Liés dans la vie autant que par la scène, Evelyne de la Chenelière et Daniel Brière nous présentent cette semaine leur plus récente création, Septembre, qu'ils façonnent patiemment depuis un an. Un monologue sur le monde de l'enfance inspiré par le théâtre de la cour d'école.

Décidément, l'école est un lieu qui inspire Evelyne de la Chenelière. L'auteure de Bashir Lazhar nous plonge cette fois dans l'imaginaire d'une mère venue chercher sa fille à l'école, parce qu'elle a (encore) mal au ventre. Elle quitte son bureau pour la récupérer. Tout le reste est pure fantasmagorie!

Face au théâtre parfois cruel de la cour d'école, cette femme sans nom se perdra dans ses pensées et décrira toutes sortes de scénarios qui seront familiers à tous les parents.

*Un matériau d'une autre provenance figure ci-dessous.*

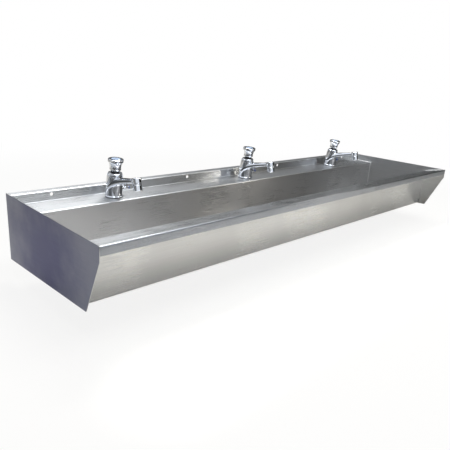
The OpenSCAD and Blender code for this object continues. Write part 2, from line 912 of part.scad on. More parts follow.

«En fait, j'ai un intérêt pour l'enfance, précise la dramaturge. Pour l'état d'étrangeté au monde, auquel on s'habitue, bien sûr, mais j'associe quand même l'enfance à un défi d'adaptation colossal, qui s'adoucit ou s'intensifie selon la nature et l'expérience.»

«Je suis très sensible à cette période-là de la vie, à cet état de vulnérabilité et à la violence de cet apprentissage», ajoute-elle.

Au départ, Evelyne de la Chenelière, qui fait équipe avec Daniel Brière, voulait explorer le tabou du paradoxe qui habite tous les parents.

«Nous avons le désir de protéger nos enfants de tout, mais nous sommes parfois traversés par un désir irrationnel de les fuir à tout jamais, explique-t-elle. Parce qu'il est difficile de côtoyer ses propres enfants. Ça nous confronte à nos peurs les plus sourdes, au fossé qui existe parfois entre ce qu'on avait projeté inconsciemment et l'individu qu'on découvre. Ces contradictions rendent aussi cette relation puissante et belle.»

Les yeux grands ouverts

Evelyne de la Chenelière n'a pas décidé d'aborder ce thème par hasard. Sa plus jeune fille, qu'elle a eue avec Daniel Brière, terminera l'école primaire cette année. Une étape de vie importante pour ces parents qui n'auront plus à fréquenter les cours d'école! «C'est vrai, acquiesce l'auteure. Au fond, c'est de la relation à ma propre maternité et à l'enfance qu'il est question dans ce texte-là.»

L'auteure, l'actrice et la mère qu'est Evelyne de la Chenelière incarnera ainsi les différents personnages qu'elle observera dans la cour d'école.

Le langage non verbal des enfants est très parlant, croit l'auteure et comédienne, qui décrit dans un très beau passage de Septembre le comportement d'un enfant qui prend tout son temps pour attacher ses lacets parce qu'il n'a personne vers qui aller.

«La grande force d'Evelyne, c'est sa lucidité et sa façon d'observer réellement dans la vie, notamment dans la cour d'école, nous dit Daniel Brière. Ses enfants, mais aussi les autres enfants. Toutes ces dynamiques-là, elle les a vues.»

«Tout passe à travers elle, insiste Daniel Brière, qui signe la mise en scène. Elle écrit, elle invente, elle est en création sur scène devant nous. Elle incarne des personnages, mais est-ce qu'ils existent pour vrai? Est-ce qu'ils sont vraiment dans la cour? Ou est-ce qu'on est face à une auteure qui fabule sur les dangers possibles dans une cour d'école? Pourtant, l'école est censée être un lieu protégé...»

Imaginaire et faits divers

Justement, plus maintenant. Les dérives de l'imagination de cette femme sont teintées par la multiplication des violences observées dans les écoles depuis quelques années.

«Tout ça m'a amenée à me poser des questions sur ce qu'on transmet à nos enfants. Quelle est la part d'intégrité intouchable de son propre imaginaire? Et quelle est la part de cet imaginaire violée par l'actualité, qui fait en sorte qu'on ne peut plus regarder une cour d'école de la même manière? Une réalité qui fait qu'aujourd'hui, on peut envisager la possibilité que quelqu'un pénètre cette enceinte et abatte des enfants.»

Cette violence, Evelyne de la Chenelière l'aborde comme d'habitude avec finesse, subtilité et intelligence. «Nos peurs les plus viscérales ou dévorantes font en sorte qu'on se dit parfois: autant précipiter le monde vers sa chute, s'il est impossible de le protéger de la violence systématique, nous dit-elle. Au fond, Septembre est un fantasme de destruction qui est aussi une façon de se libérer, par l'imaginaire.»

À Espace Libre du 8 septembre au 3 octobre.